La création de l’Union des Nations Sudaméricaines (Unasur), du Conseil de Défense Sudaméricain et de la Communauté des États Latino-américains et des Caraïbes montre les avancées qui se sont produites durant cette décennie du point de vue de l’intégration régionale et l’auto-gouvernance de la zone. Du côté positif, on doit distinguer, en outre, la création et la consolidation de l’Alternative Bolivarienne pour les Peuples de Notre Amérique (Alba), puisqu’elle essaie des formes d’intégration et d’échange en dehors du libre commerce hégémonique.

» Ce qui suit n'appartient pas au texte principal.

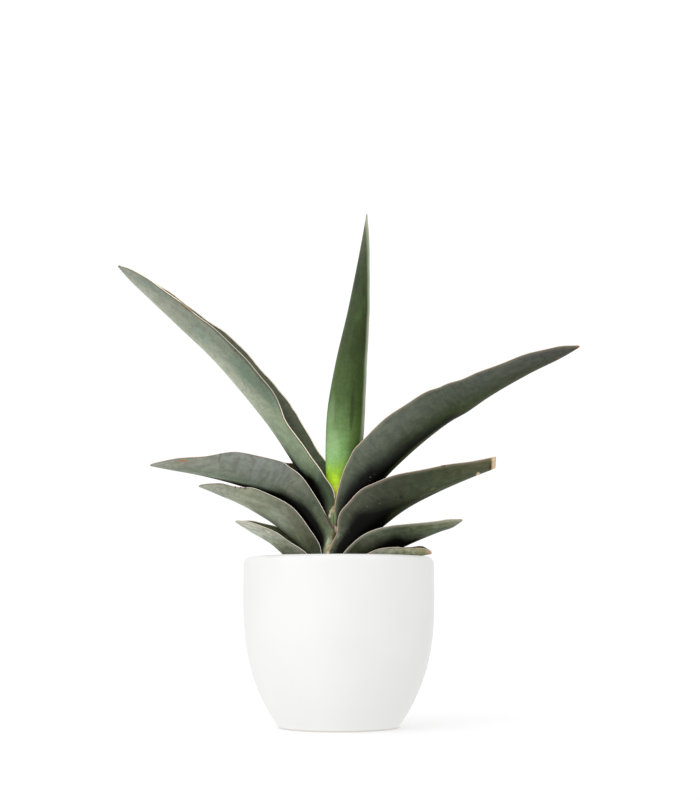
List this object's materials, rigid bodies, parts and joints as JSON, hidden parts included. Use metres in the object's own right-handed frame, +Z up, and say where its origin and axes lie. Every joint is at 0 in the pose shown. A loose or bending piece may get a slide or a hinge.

Bien que les relations entre États montrent des changements importants dans la région -avec la consolidation du Brésil comme nouvelle puissance régionale qui ne reproduit pas le même style de relations avec ses voisins que les impérialismes traditionnels- et que la présence de la Chine tende à diversifier les relations au point de générer une région multipolaire, quelques initiatives sont restées en chemin ou ont été freinées mettant en péril leur continuité. Tel est le cas de la Banco del Sur, créée formellement mais en réalité paralysée. Dommage qu’on n’ait pas opté pour la transparence, puisqu’on ne dit pas à voix haute les raisons de cette paralysie, raisons qui ont à voir avec le peu d’intérêt du Brésil à financer une initiative dont il n’a pas besoin, étant donné qu’il peut compter sur la BNDES, la plus grande banque pour le développement au monde. Quelques chiffres seulement : cette année, la BNDES a effectué des prêts pour un total de 86 milliards de dollars, alors que la Banque Mondiale n’a pu prêter que 40,3 milliards et la BID 15,5 (Agencia Estado, 19 décembre 2010).

En chemin sont même restées des propositions comme le gazoduc du Sud -Gasoducto del Sur-, qui aurait redessiné les réseaux de distribution des hydrocarbures en Amérique du Sud. Malgré ces ombres, la décennie fut très positive, montrant la capacité des principaux pays à créer des mécanismes de résolutions de conflits sans permettre l’ingérence de la Maison Blanche.

Du point de vue du dépassement du capitalisme, le deuxième axe, les choses n’ont pas bien marché. L’expansion des monocultures, des mines à ciel ouvert et de l’élevage a transformé la région en grande exportatrice de commodities  [1], ce qui représente un affermissement du capitalisme dans son versant extractiviste, c’est-à-dire avec la désindustrialisation et l’exclusion d’une proportion significative de la population. L’incapacité à dépasser le modèle néolibéral que montre le progressisme, dans ses diverses variantes, n’est pas seulement un problème en soi, mais elle facilite le développement des droites, ce qui introduit des fissures dans la gouvernance et tend à générer de l’instabilité.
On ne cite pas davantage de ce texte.